Bon, pour la deuxième fois, essayons de rester objectifs. La Place Stanislas, c’est d’abord et avant tout un trait d’union. Une sorte de pont, jeté entre la vieille ville médiévale de Nancy et la ville neuve, érigée sur les ordres du Duc Charles III, à la fin du XVIème siècle. Construite au cœur de la cité, elle est, à l’origine, une place royale. Un acte d’allégeance de la Lorraine, envers le Royaume de France qui s’apprêtait à l’annexer. D’ailleurs, à l’origine, ce n’était pas le bon Stanislas qui trônait au milieu de la place, sur son piédestal, mais une statue de son gendre, le Roi Louis XV, représenté avec sa perruque et dans un déhanché qui illustraient bien la vanité des ambitions françaises.

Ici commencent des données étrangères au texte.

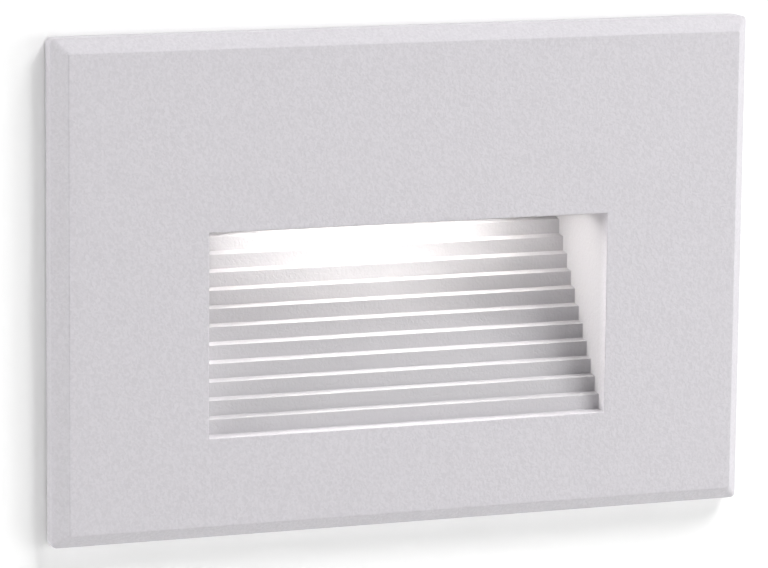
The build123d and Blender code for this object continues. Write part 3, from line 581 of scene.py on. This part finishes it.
def slotted_head():
    """A pan head as columns across its slot, each running over the circle's chord. Its height is a
    dome, falling with the fourth power of the distance from the middle, or the slot's floor."""
    across = -np.cos((np.arange(HEAD_STEPS) + 0.5) * np.pi / HEAD_STEPS) * HEAD_RADIUS
    walls = [-SLOT_HALF, SLOT_DRAFT - SLOT_HALF, SLOT_HALF - SLOT_DRAFT, SLOT_HALF]
    x = np.sort(np.concatenate([across[np.abs(across) > SLOT_HALF], walls]))[:, None]
    y = np.sqrt(HEAD_RADIUS ** 2 - x ** 2) * np.linspace(-1, 1, HEAD_STEPS)
    x = np.broadcast_to(x, y.shape)
    dome = HEAD_HEIGHT * (1 - (1 - RIM_SHARE) * ((x ** 2 + y ** 2) / HEAD_RADIUS ** 2) ** 2)
    top = np.where(np.abs(x) < SLOT_HALF, HEAD_HEIGHT - SLOT_DEPTH, dome)
    upper = np.stack([x, y, top], axis=-1).reshape(-1, 3)
    index = np.arange(y.size).reshape(y.shape)
    quads = np.stack([index[:-1, :-1], index[1:, :-1], index[1:, 1:], index[:-1, 1:]], axis=-1)
    quads = quads.reshape(-1, 4)
    rim = np.concatenate([index[:, 0], index[-1, 1:], index[-2::-1, -1], index[0, -2:0:-1]])
    after = np.roll(rim, -1)
    sides = np.stack([rim, rim + y.size, after + y.size, after], axis=-1)
    faces = np.concatenate([quads, quads[:, ::-1] + y.size, sides])
    return np.concatenate([upper, upper * (1, 1, 0)]), faces.tolist()


low, high, middle = box_in_mm("box_screws")
shank = ring_shell(
    thread(BOX_SCREW_RADIUS, BOX_SCREW_PITCH, -BOX_SCREW_LENGTH, -NECK_LENGTH),
    rings(NECK_RADIUS, [-NECK_LENGTH, NECK_INTO_HEAD]),
)
box_screw = joined([shank, slotted_head()])
seat_y, ends = low[1] + HEAD_HEIGHT, (low[0] + HEAD_RADIUS, high[0] - HEAD_RADIUS)
placed = [seated(box_screw, (x, seat_y, middle[2]), -1) for x in ends]
wall_box_screws = mesh_object("wall_box_screws", *joined(placed), plated, SMOOTH_BELOW)
put_in_place(wall_box_screws, "box_screws", "bracket")


# Set screws in the plate's lower edge: plain stainless steel, threaded from end to end, with a
# flat point above and a hexagon socket below. Each turns down, clear of the bracket. Sizes in mm.
SET_SCREW_RADIUS, SET_SCREW_PITCH, SET_SCREW_LENGTH = 1.0, 0.4, 4.0
SOCKET_FLATS, SOCKET_DEPTH = 0.9, 1.2

stainless = plain_finish(
    "stainless_set_screw", "stainless_plain", "#8e8f91", "#a3a4a6", 0.25, 0.002, 0.32,
    Metallic=1.0,
)
socket = hexagon(SOCKET_FLATS / 2 / np.cos(np.pi / HEXAGON_CORNERS))
points, faces = ring_shell(
    rings(socket, [SOCKET_DEPTH, 0]),
    thread(SET_SCREW_RADIUS, SET_SCREW_PITCH, 0, SET_SCREW_LENGTH, point_up=True),
)
for side in ("left", "right"):
    node = f"retaining_screw_{side}"
    low, high, middle = box_in_mm(node)
    placed = (points + (middle[0], middle[1], low[2])) * MM
    set_screw = mesh_object(f"set_screw_{side}", placed, faces, stainless, SMOOTH_BELOW)
    put_in_place(set_screw, node, node)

Mais pour toute française qu’elle se voulait être, la Place Stanislas n’en demeurait pas moins l’œuvre d’artisans lorrains. Aménagée entre 1751 et 1755, elle est principalement l’œuvre de l’architecte nancéien Emmanuel Héré. D’instinct, celui-ci rassemble, autour d’une place qui doit servir de carrefour au cœur de la ville, plusieurs bâtiments administratifs et culturels. L’Hôtel de Ville, l’Hôtel des Fermes (actuel Opéra National de Lorraine), l’Académie de Médecine (actuel Musée des Beaux-arts) et plusieurs autres pavillons, dont deux, de taille plus modeste, qui ouvrent une perspective sur un élégant arc de triomphe derrière lequel s’étire la Place de la Carrière. Dans les coins Nord de la place, deux fontaines monumentales viennent embellir les lieux. Les sculptures, de style rococo, sont dues au talent de Barthélémy Guibal. L’une représente Neptune, dieu romain des mers et des océans. L’autre, la Néréide Amphitrite qui, selon la mythologie antique, n’était autre que l’épouse de Neptune-Poséidon. Ces fontaines enfin, comme chacune des six entrées qui mènent à la place, sont ornées de grilles dont les volutes dorées ont fait la réputation de Nancy. Elles sont l’œuvre de Jean Lamour, un ferronnier d’art au talent mondialement reconnu.
La place, inaugurée le 26 novembre 1755, est pourtant boudée, à l’origine, par les Lorrains qui, ayant bien remarqué les petites fleurs de lys cachées, çà et là, dans le décor, y voient un affront à leur indépendance. Pendant la révolution française, la Place Royale change de nom. Baptisée « Place du peuple » en 1792 (la statue de Louis XV est détruite à cette occasion), puis « Place Napoléon » en 1804, elle ne devient « Place Stanislas » qu’en 1831. Cette année-là, on inaugure une nouvelle statue au milieu de la place. Une statue qui rend hommage à Stanislas Leszczynski, Roi de Pologne devenu Duc de Lorraine, le dernier à avoir régné sur le duché.
Malgré le talent des architectes, sculpteurs et ferronniers d’art, la Place Stanislas est encore loin de devenir la plus belle du monde. Ouverte à la circulation, elle ressemble à un vaste rond-point. De 1958 à 1983, la municipalité de Nancy autorise même le stationnement des véhicules sur la place ! Se garer Place Stan’ ! Cela paraît si inconcevable aujourd’hui.
Car le lieu, fort heureusement, a fait l’objet d’une importante campagne de réhabilitation en 2005, à l’occasion du 250ème anniversaire de son inauguration. Restaurée selon un tableau d’époque, elle est aujourd’hui un atout de charme pour la cité, une vitrine du savoir-faire lorrain. Un témoin unique de l’art classique dans l’Est de la France. Et aussi, un véritable forum pour les Nancéiens, qui ont coutume de se donner rendez-vous Place Stan’, avant d’aller boire un verre au Jean Lamour, la brasserie locale, en terrasse de laquelle chacun convient généralement que la Place Stanislas est peut-être bien … la plus belle du monde.